Can use more variables.
kruskal.test(allpay, bank)
Runs Kruskal’s test on data, can use comma or ~.
library(dunn.test)
downloads the function dunn.test from the library
dunn.test(allpay, bank, kw = TRUE, method = “boneferroni”)
compares allpay to bank using the bonferroni method.
kw = true meansn that kruskal-wallis is used as well.
help(p.adjust)
calls up the R notes associated with that function.
unstacked.reptime = unstack(dataset[,c(4, 1)])
Unstackes data from columns and adds it to a new variable.
wilcox.test(first, second, paired = TRUE, exact = FALSE)

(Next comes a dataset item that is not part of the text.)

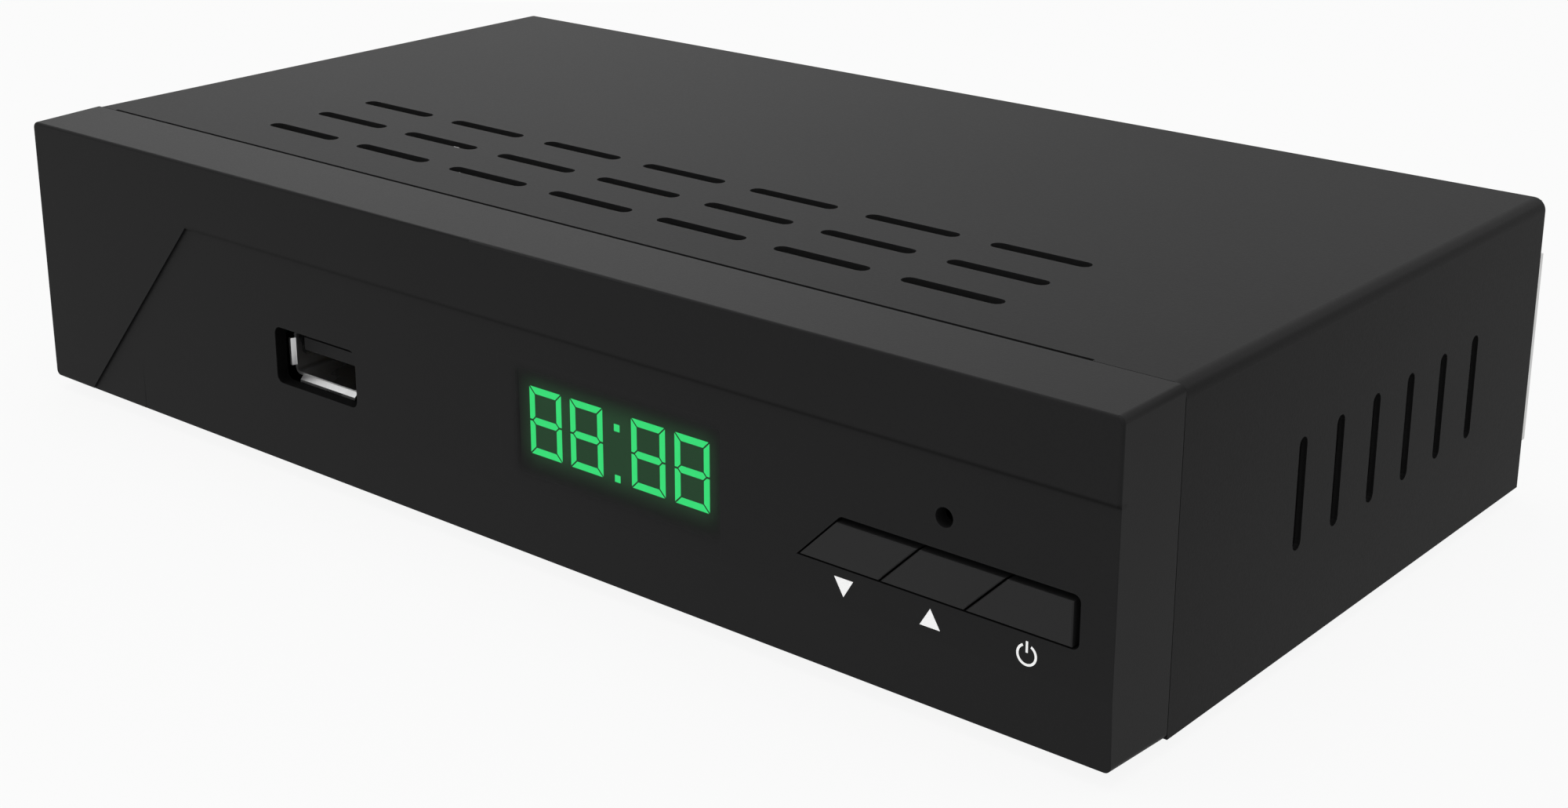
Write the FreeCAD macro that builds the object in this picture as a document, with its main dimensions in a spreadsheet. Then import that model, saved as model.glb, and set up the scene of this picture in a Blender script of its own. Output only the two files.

Runs paired wilcoxon test.
exact = false used when there is a lot of data, so exact p value cannoot be calculated.
all = c(first, second)
Combines two vectors into one longer vector.
friedman.test(all.leaks, allsuits, pilots)
runs friedman rank sum test. Here finds whether there is a difference between the leakage of at least one suit compared to another.
friedman.test(all.leaks ~ allsuits | pilots)
Runs friedman test where:
pilots is the group
allsuits is the block
pairwise.wilcox.test(all.leaks, allsuits, p.adjust.method = “bonferroni”,
paired = TRUE, exact = TRUE)
Test to do after a significant friedman result.